Some aspects of it are self-explanatory. It’s the perfect way to set the adolescents in a YA novel free from adult/parental restraints, in a kind of modern desert island scenario. In a time when desert islands are few and far between, post-apocalyptic stories offer a return to something deeply satisfying to the human storytelling mind.
And of course, there’s the fact that we do seem to be hurtling towards an apocalypse in real life. Fiction, as always, is a way to explore the deeper truths, showing ourselves our deepest fears while also offering us the comforting possibility of a happy ending. People yearn for heroism without, most of the time, having the courage to go out and get it, and this is a way to fantasize about being *forced* into heroism through no fault of your own.
Some part of it may also, I suspect, be wishful thinking. A major recurring feature of most of these post-apocalyptic stories is a dramatically depopulated landscape. Humans go from overrunning the planet, to being few and far between. All of a sudden, the hero *matters*, in a way that she just can’t in a world with more than seven billion people in it. In our current overcrowded state, individuals cease to have much meaning, and we are all, even if only subconsciously, aware of our own insignificance against the backdrop of so much teeming humanity. But in a world where 90% of the human population has been wiped out, the survivors suddenly start to have meaning again.
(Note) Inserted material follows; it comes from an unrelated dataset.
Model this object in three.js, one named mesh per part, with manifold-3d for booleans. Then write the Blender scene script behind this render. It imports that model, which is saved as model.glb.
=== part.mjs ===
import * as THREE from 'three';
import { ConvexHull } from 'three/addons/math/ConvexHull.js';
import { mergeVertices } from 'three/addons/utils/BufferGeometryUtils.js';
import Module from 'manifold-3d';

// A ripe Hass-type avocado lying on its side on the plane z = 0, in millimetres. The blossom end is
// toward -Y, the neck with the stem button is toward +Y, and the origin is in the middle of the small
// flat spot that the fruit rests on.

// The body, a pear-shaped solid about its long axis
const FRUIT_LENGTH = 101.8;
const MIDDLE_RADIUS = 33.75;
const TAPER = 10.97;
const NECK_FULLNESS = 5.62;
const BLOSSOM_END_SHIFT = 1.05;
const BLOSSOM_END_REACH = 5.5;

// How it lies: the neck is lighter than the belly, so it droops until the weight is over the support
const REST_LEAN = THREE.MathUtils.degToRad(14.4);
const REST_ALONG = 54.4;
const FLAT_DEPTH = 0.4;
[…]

All that is background musings on “Some Fine Day,” which is a engaging post-apocalyptic YA novel about a world in which climate change has forced humanity to take refuge underground. The world elites fled to their bunkers when hypercanes made the surface unfit for human habitation, and they have created a high-tech and borderline fascist society in the elaborate underground cities they created. When sixteen-year-old Jansin, the daughter of a general and herself a cadet in an elite military academy, goes on a very special vacation to the surface of the planet, she is kidnapped by the ragged remnants of humanity that have, in contradiction to all the official propaganda she had been fed, been left to fend for themselves. What follows is a combination of castaway adventure and escape story.
“Some Fine Day” borrows heavily from the tropes of YA romance and adventure stories, but it does so in a way that is satisfying rather than derivative. Teenagers have to fend for themselves while finding adolescent love, a story that is repeated so many times because we like it so much. The underground world in the story is chillingly believable, with its evil plausibly good-intentioned and human rather than cartoonish. There is tons of action, including multiple fight and flight scenes that feel like something in a high-budget sci-fi action film. The romance is a minor part of the book, but there’s enough to satisfy readers’ hunger for that kind of story.
In short, this is a well-done YA post-apocalyptic story that is likely to appeal to fans of the genre, adults as well as teenagers. It’s high-action but also grounded in scientific plausibility and a set of moral questions about the ends justifying the means. If you enjoy the genre, you should check this book out.